Edenhall Parish, 1848
EDENHALL (St. Cuthbert), a parish, in the union of Penrith, Leath ward, E. division of Cumberland, 4 miles (E.N.E.) from Penrith; containing 266 inhabitants. This place, which takes its name from the river Eden, is the property of the Musgrave family, who have held the manor from the reign of Henry VI. The parish comprises 3,106a. 3r. 31p., whereof 1,118 acres are arable,1,524 meadow and pasture, and 464 woodland; the soil is light and fertile, and freestone of a reddish colour is found in abundance, and quarried for building. The surface is varied; and from its situation within the limits of Inglewood Forest, the parish possesses much of the character of forest scenery. Eden Hall, the seat of Sir George Musgrave, Bart., rebuilt in 1825, under the superintendence of Sir R. Smirke, is a spacious mansion of freestone, in a noble park. The village is pleasantly situated on the road to Newcastle, viâ Alston-Moor, and on the river Eden; the Eamont bounds the parish on the south.
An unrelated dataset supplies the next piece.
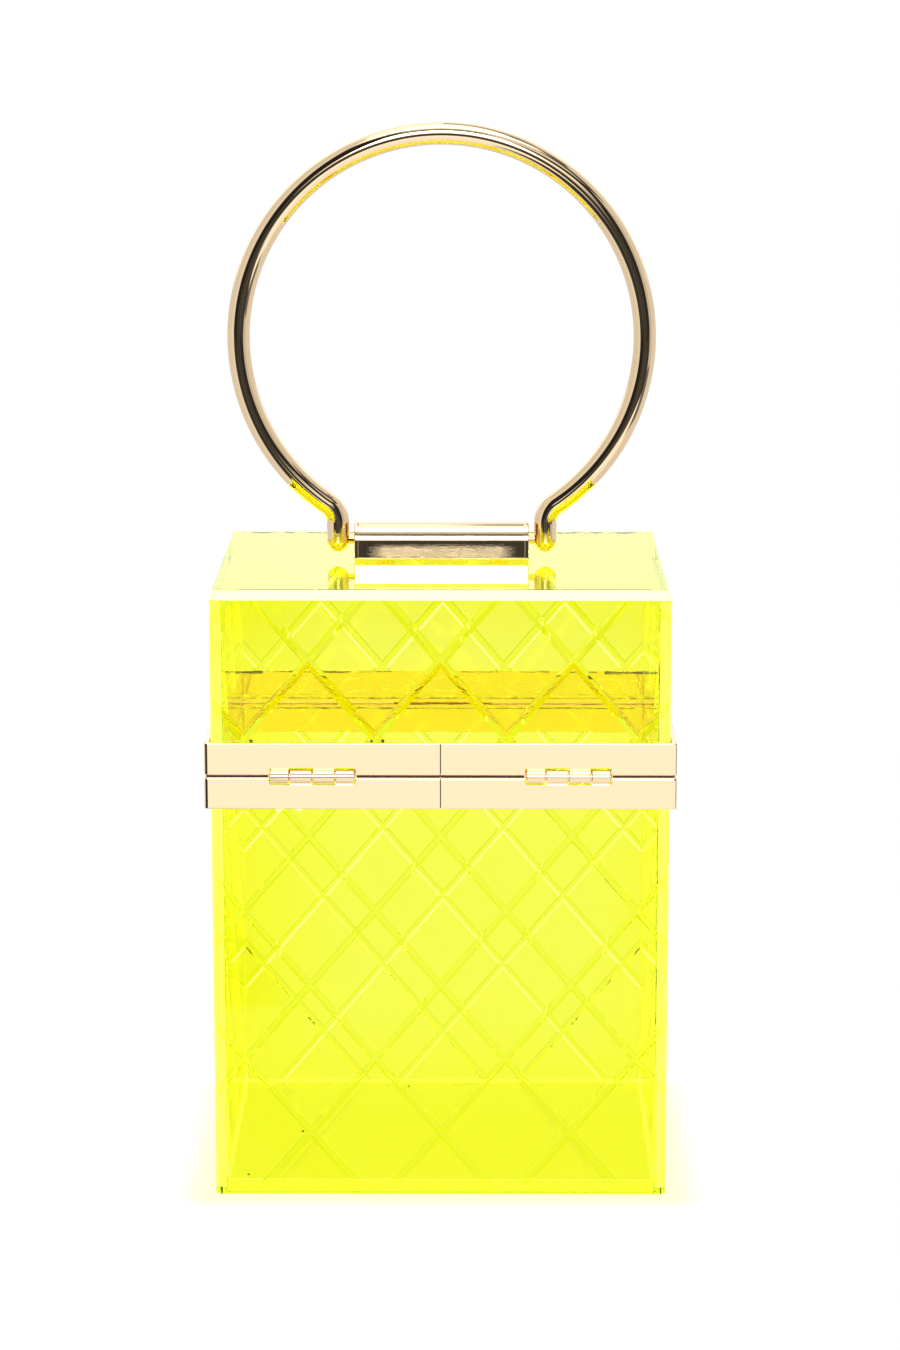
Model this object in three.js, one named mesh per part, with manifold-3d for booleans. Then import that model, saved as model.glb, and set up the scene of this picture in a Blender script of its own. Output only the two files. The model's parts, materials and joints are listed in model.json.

The living is a discharged vicarage, with the perpetual curacy of Langwathby annexed, valued in the king's books at £17. 12. 1.; patrons and appropriators, the Dean and Chapter of Carlisle; net income, £178. The church, which was thoroughly repaired in 1834, by the Musgrave family, at an expense of £2500, is a handsome but small structure in the early English style, with a low tower. In the steep bank of the river Eamont is a singular cavern, very difficult of access, called the Giant's Cave.
Extract from: A Topographical Dictionary of England comprising the several counties, cities, boroughs, corporate and market towns, parishes, and townships..... 7th Edition, by Samuel Lewis, London, 1848.